Economic growth on the demand side of the economy is created by the changes in the contributions through private consumption expenditure of households and the government (as a consumer), gross capital formation through capital invested in real estate, machinery and other assets, as well as imports and exports (net exports) of products and services, together with the changes in inventories that are also taken into account.


The growth rates and the contribution of private consumption expenditure and gross capital formation can only be increased if the salaries and wages of consumers can be improved, unemployment and personal taxes can be reduced to increase the disposable income of consumers.

Supply and demand

It is important to note that economic growth is not only created by all the industries on the supply side of the economy, but also by private consumption spending, capital formation and net exports on the demand side, otherwise growth is not possible. The demand side of the economy is consequently just as important as the supply side in the process of creating economic growth that is driven by the profit motive.


The results of these two calculations of the total supply (R3,04 trillion) and demand (R3,04 trillion) figures of the economy for the first quarter of this year are normally of the same magnitude, although small deviations occur. This means, in effect, that everything that is produced and imported minus what is exported is consumed locally and that supply and demand in the economy are equal.
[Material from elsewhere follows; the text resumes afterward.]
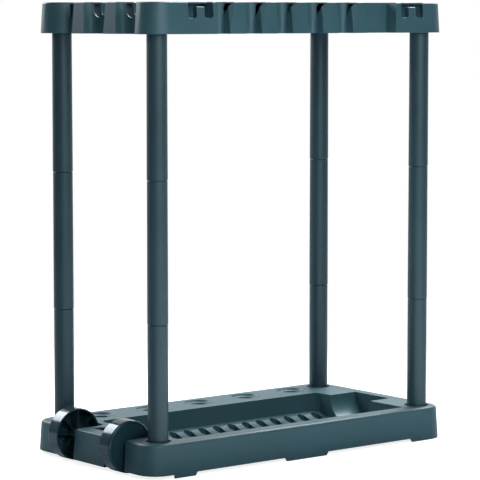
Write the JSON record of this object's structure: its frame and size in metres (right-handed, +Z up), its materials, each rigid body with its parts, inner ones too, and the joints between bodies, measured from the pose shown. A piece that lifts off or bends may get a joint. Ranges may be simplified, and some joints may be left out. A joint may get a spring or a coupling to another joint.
{
  "type": "garden tool rack",
  "caption": "Freestanding rolling rack for long-handled garden tools: slotted base tray with handle cups and two wheels, push-fit tube legs and a notched top rack with hooks.",
  "frame": {"origin": "on the floor, under the middle of the whole rack's bounding box", "axes": "+X along the long side away from the wheels, +Y from the front to the back, +Z up"},
  "size_m": [0.6952, 0.3532, 0.7872],
  "materials": {
    "mouldings": "satin moulded polypropylene, dark teal grey",
    "tubes": "satin extruded plastic, dark teal grey",
    "wheels": "glossy moulded plastic",
    "axle": "drawn steel rod"
  },
  "bodies": {
    "frame": {"base_tray": "mouldings", "front_left_lower_tube": "tubes", "front_left_middle_tube": "tubes", "front_left_upper_tube": "tubes", "front_right_lower_tube": "tubes", "front_right_middle_tube": "tubes", "front_right_upper_tube": "tubes", "back_left_lower_tube": "tubes", "back_left_middle_tube": "tubes", "back_left_upper_tube": "tubes", "back_right_lower_tube": "tubes", "back_right_middle_tube": "tubes", "back_right_upper_tube": "tubes", "top_rack": "mouldings", "wheel_axle": "axle"},
    "front_wheel_body": {"front_wheel": "wheels"},
    "rear_wheel_body": {"rear_wheel": "wheels"}
  },
  "joints": [
    {"name": "front_wheel_spin", "type": "hinge", "parent": "frame", "child": "front_wheel_body", "pos_m": [-0.30285, -0.08035, 0.0452], "axis": [0, 1, 0], "continuous": true},
    {"name": "rear_wheel_spin", "type": "hinge", "parent": "frame", "child": "rear_wheel_body", "pos_m": [-0.30285, 0.07315, 0.0452], "axis": [0, 1, 0], "continuous": true}
  ]
}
This conclusion is based on one of the most basic economic principles that price levels (inflation rate) are determined by supply and demand (excluding regulated prices) in the economy and that prices play a very important role in the economy to always bring the supply and demand back to a market equilibrium.

 Creating economic growth

The foregoing information proves very clearly that economic growth is created from the supply and demand sides of the economy that is driven by the profit motive. If this were not true and correct, the economy would not exist. It is, therefore, the biggest single delusion in economic science that economic growth is stimulated and created by lowering the Reserve Bank's interest rate.

If the government wants to create higher and sustainable economic growth, it will require a complete restoration of the capitalist economic system that created much prosperity and progress for the country before 1994.
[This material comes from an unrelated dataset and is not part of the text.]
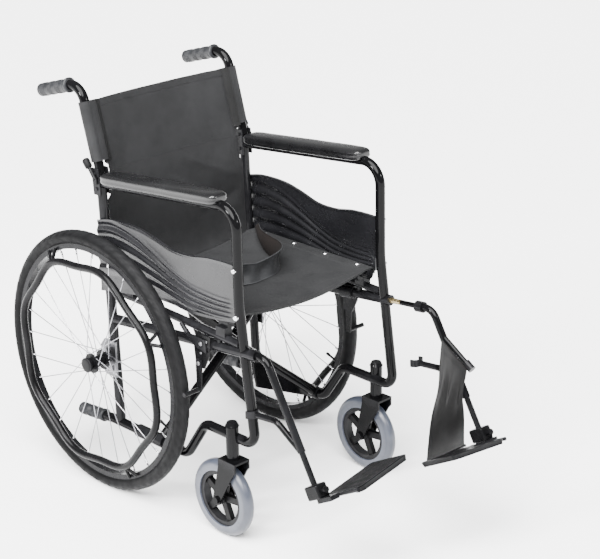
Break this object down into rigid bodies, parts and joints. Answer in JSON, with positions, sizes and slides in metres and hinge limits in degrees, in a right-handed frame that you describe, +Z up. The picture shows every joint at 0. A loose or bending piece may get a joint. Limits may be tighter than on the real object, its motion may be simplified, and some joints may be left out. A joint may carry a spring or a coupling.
{
  "type": "manual wheelchair",
  "caption": "Folding self-propelled wheelchair: spoked rear wheels with wavy handrims, swivelling casters, sling seat and back, fixed armrests, flip-up footrests.",
  "frame": {"origin": "on the floor, under the middle of the chair's overall box", "axes": "the chair faces -Y, its left side is +X, +Z is up"},
  "size_m": [0.589, 1.1186, 0.9321],
  "materials": {
    "black_tube": "gloss",
    "zinc": "satin",
    "chrome": "polished",
    "spoke_wire": "polished",
    "pad": "satin",
    "guard": "satin",
    "grip": "matt",
    "black_plastic": "satin",
    "tyre": "matt",
    "rim": "satin",
    "caster_tyre": "satin",
    "brass": "satin",
    "sling": "woven"
  },
  "bodies": {
    "right_frame": {"front_tube_right": "black_tube", "side_rails_right": "black_tube", "rear_post_right": "black_tube", "axle_bracket_right": "zinc", "armrest_pad_right": "pad", "skirt_guard_right": "guard", "tipping_grip_right": "grip", "frame_screws_right": "chrome", "brake_bracket_right": "black_plastic", "back_hinge_right": "black_plastic", "back_sling_lower": "sling"},
    "left_frame": {"front_tube_left": "black_tube", "side_rails_left": "black_tube", "rear_post_left": "black_tube", "axle_bracket_left": "zinc", "armrest_pad_left": "pad", "skirt_guard_left": "guard", "tipping_grip_left": "grip", "frame_screws_left": "chrome", "brake_bracket_left": "black_plastic", "back_hinge_left": "black_plastic"},
    "cross_brace_b": {"cross_brace_b": "black_tube", "brace_bolt": "chrome"},
    "cross_brace_a": {"cross_brace_a": "black_tube", "seat_sling": "sling", "seat_belt": "sling"},
    "back_right": {"back_cane_right": "black_tube", "push_grip_right": "grip", "back_sling_upper": "sling"},
    "wheel_right": {"rear_tyre_right": "tyre", "rear_rim_right": "rim", "rear_hub_right": "black_plastic", "spokes_right": "spoke_wire", "handrim_right": "rim"},
    "fork_right": {"caster_fork_right": "black_plastic"},
    "caster_right": {"caster_wheel_right": "black_plastic", "caster_tyre_right": "caster_tyre"},
    "hanger_right": {"hanger_tube_right": "black_tube", "hanger_pin_right": "brass", "footplate_clamp_right": "black_tube"},
    "plate_right": {"footplate_right": "black_plastic"},
    "lever_right": {"brake_lever_right": "black_plastic"},
    "arm_right": {"brake_arm_right": "black_plastic"},
    "back_left": {"back_cane_left": "black_tube", "push_grip_left": "grip"},
    "wheel_left": {"rear_tyre_left": "tyre", "rear_rim_left": "rim", "rear_hub_left": "black_plastic", "spokes_left": "spoke_wire", "handrim_left": "rim"},
    "fork_left": {"caster_fork_left": "black_plastic"},
    "caster_left": {"caster_wheel_left": "black_plastic", "caster_tyre_left": "caster_tyre"},
    "hanger_left": {"hanger_tube_left": "black_tube", "hanger_pin_left": "brass", "footplate_clamp_left": "black_tube", "calf_strap": "sling"},
    "plate_left": {"footplate_left": "black_plastic"},
    "lever_left": {"brake_lever_left": "black_plastic"},
    "arm_left": {"brake_arm_left": "black_plastic"}
  },
  "joints": [
    {"name": "fold", "type": "hinge", "parent": "right_frame", "child": "cross_brace_b", "pos_m": [-0.212, 0.0994, 0.144], "axis": [0, -1, 0], "range_deg": [0, 36], "deforming": ["seat_sling", "seat_belt", "back_sling_upper", "back_sling_lower"]},
    {"name": "brace_pivot", "type": "hinge", "parent": "cross_brace_b", "child": "cross_brace_a", "pos_m": [0, 0.0684, 0.315], "axis": [0, -1, 0], "range_deg": [-72, 0]},
    {"name": "left_rail_pivot", "type": "hinge", "parent": "cross_brace_a", "child": "left_frame", "pos_m": [0.212, 0.0374, 0.144], "axis": [0, -1, 0], "range_deg": [0, 36]},
    {"name": "back_fold_right", "type": "hinge", "parent": "right_frame", "child": "back_right", "pos_m": [-0.212, 0.2674, 0.735], "axis": [-1, 0, 0], "range_deg": [0, 88]},
    {"name": "wheel_spin_right", "type": "hinge", "parent": "right_frame", "child": "wheel_right", "pos_m": [-0.2585, 0.2544, 0.305], "axis": [1, 0, 0], "continuous": true},
    {"name": "caster_swivel_right", "type": "hinge", "parent": "right_frame", "child": "fork_right", "pos_m": [-0.222, -0.1516, 0.23], "axis": [0, 0, 1], "continuous": true},
    {"name": "caster_spin_right", "type": "hinge", "parent": "fork_right", "child": "caster_right", "pos_m": [-0.222, -0.1196, 0.088], "axis": [1, 0, 0], "continuous": true},
    {"name": "footrest_slide_right", "type": "slide", "parent": "right_frame", "child": "hanger_right", "axis": [0, -0.9947, 0.1033], "range_m": [0, 0.09]},
    {"name": "footplate_flip_right", "type": "hinge", "parent": "hanger_right", "child": "plate_right", "pos_m": [-0.194, -0.44819, 0.20519], "axis": [0, -0.8746, 0.4848], "range_deg": [0, 72]},
    {"name": "brake_lever_right", "type": "hinge", "parent": "right_frame", "child": "lever_right", "pos_m": [-0.228, -0.0696, 0.434], "axis": [1, 0, 0], "range_deg": [0, 40]},
    {"name": "brake_shoe_right", "type": "hinge", "parent": "right_frame", "child": "arm_right", "pos_m": [-0.228, -0.0596, 0.386], "axis": [1, 0, 0], "range_deg": [0, 4]},
    {"name": "back_fold_left", "type": "hinge", "parent": "left_frame", "child": "back_left", "pos_m": [0.212, 0.2674, 0.735], "axis": [-1, 0, 0], "range_deg": [0, 88]},
    {"name": "wheel_spin_left", "type": "hinge", "parent": "left_frame", "child": "wheel_left", "pos_m": [0.2585, 0.2544, 0.305], "axis": [1, 0, 0], "continuous": true},
    {"name": "caster_swivel_left", "type": "hinge", "parent": "left_frame", "child": "fork_left", "pos_m": [0.222, -0.1516, 0.23], "axis": [0, 0, 1], "continuous": true},
    {"name": "caster_spin_left", "type": "hinge", "parent": "fork_left", "child": "caster_left", "pos_m": [0.222, -0.1196, 0.088], "axis": [1, 0, 0], "continuous": true},
    {"name": "footrest_slide_left", "type": "slide", "parent": "left_frame", "child": "hanger_left", "axis": [0, -0.9947, 0.1033], "range_m": [-0.078, 0.012]},
    {"name": "footplate_flip_left", "type": "hinge", "parent": "hanger_left", "child": "plate_left", "pos_m": [0.194, -0.50829, 0.20355], "axis": [0, 0.8746, -0.4848], "range_deg": [0, 72], "deforming": ["calf_strap"]},
    {"name": "brake_lever_left", "type": "hinge", "parent": "left_frame", "child": "lever_left", "pos_m": [0.228, -0.0696, 0.434], "axis": [1, 0, 0], "range_deg": [0, 40]},
    {"name": "brake_shoe_left", "type": "hinge", "parent": "left_frame", "child": "arm_left", "pos_m": [0.228, -0.0596, 0.386], "axis": [1, 0, 0], "range_deg": [0, 4]}
  ],
  "couplings": [
    {"joint": "brace_pivot", "follows": "fold", "ratio": -2},
    {"joint": "left_rail_pivot", "follows": "fold", "ratio": 1},
    {"joint": "brake_shoe_right", "follows": "brake_lever_right", "ratio": 0.1},
    {"joint": "footplate_flip_right", "follows": "fold", "ratio": 2},
    {"joint": "brake_shoe_left", "follows": "brake_lever_left", "ratio": 0.1},
    {"joint": "footplate_flip_left", "follows": "fold", "ratio": 2},
    {"joint": "back_fold_left", "follows": "back_fold_right", "ratio": 1}
  ]
}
The most basic difference between capitalism and socialism is the fact that capitalism can generate profits, growth and revenue for the government that can address the serious social problems in the country, while socialism can only generate losses, no growth, expenditure and debt.
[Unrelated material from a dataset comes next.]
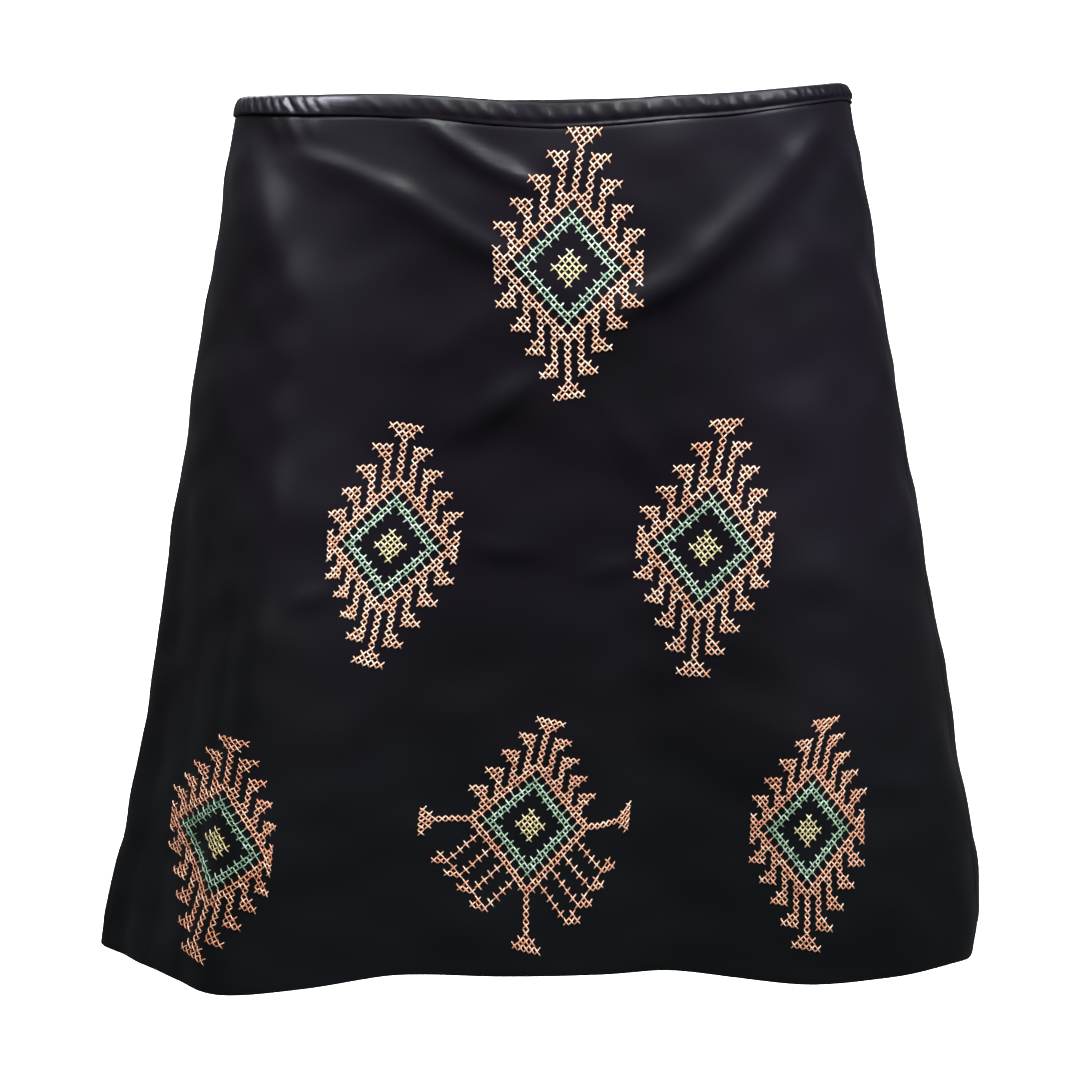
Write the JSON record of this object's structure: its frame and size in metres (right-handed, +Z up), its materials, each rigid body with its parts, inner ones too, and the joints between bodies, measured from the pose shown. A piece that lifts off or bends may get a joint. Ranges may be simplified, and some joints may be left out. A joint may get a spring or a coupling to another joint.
{
  "type": "embroidered skirt",
  "caption": "Hollow A-line satin skirt, filled out as worn, with a narrow waistband, a fluted hem, cross-stitched medallions on the front and a concealed zip at the back.",
  "frame": {"origin": "centre of the waist opening, level with the top of the waistband", "axes": "+Z up out of the waist, -Y towards the front of the skirt, +X towards the wearer's left side"},
  "size_m": [0.4711, 0.233, 0.4623],
  "materials": {
    "satin_front": "black satin with a soft sheen",
    "satin_back_left": "black satin with a soft sheen",
    "satin_back_right": "black satin with a soft sheen",
    "satin_band": "black satin, turned and rolled",
    "slider_metal": "black lacquered zinc",
    "pull_metal": "black lacquered zinc"
  },
  "bodies": {
    "skirt": {"front_panel": "satin_front", "back_panel_left": "satin_back_left", "back_panel_right": "satin_back_right", "waistband": "satin_band", "zip_slider": "slider_metal"},
    "pull": {"zip_pull": "pull_metal"}
  },
  "joints": [
    {"name": "pull_swing", "type": "hinge", "parent": "skirt", "child": "pull", "pos_m": [0, 0.10424, -0.02136], "axis": [1, 0, 0], "range_deg": [-4, 110]}
  ]
}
It will, therefore, be extremely important for the government to return to a mixed capitalist and socialist economic system as it existed after 1994, before the capitalist system was totally rejected by the government and economic growth destroyed, in order to realise the good qualities of both to the systems and to eliminate its weak features as far as possible.

The government's socialist ideology will destroy the economy and the country within the next 3 to 4 years. The final countdown to the total destruction has already begun and is already irreversible under the current policy of the government.

1) The real GDP and BBB are the actual nominal figures calculated at constant prices to determine by how much it has grown without price increases taking place.

2) The quarterly publication of Statistics SA can be downloaded at the following link:

"Socialism is a philosophy of failure, the creed of ignorance, and the gospel of envy, its only inherent virtue is the equal sharing of misery.”

Winston Churchill, former premier of Britain

 If socialists understood economics they would not be socialists.”

Friedrich Von Hayek, Austrian-British economist and philosopher

“Without profit there can be no business; no employees; no incomes earned; thus, no economy. It is in the interests of everybody who is part of a business enterprise to recognise that the goal of the entire team is to progressively and vigorously be involved in the pursuit of profits.”

Temba A Nolutshunga, Director, Free Market Foundation

"In every single country where capitalism has been tried, free markets have been expanded, we have seen a mash growth in wealth and an elevation in the quality and standard of human life. We do not see it in other systems. On the reverse side we have seen every single time that where socialism was attempted it has led to destitution, devaluation and even death. It is a system that has failed every time it has been tried."

Hannah Cox, Foundation for Economic Education in the USA.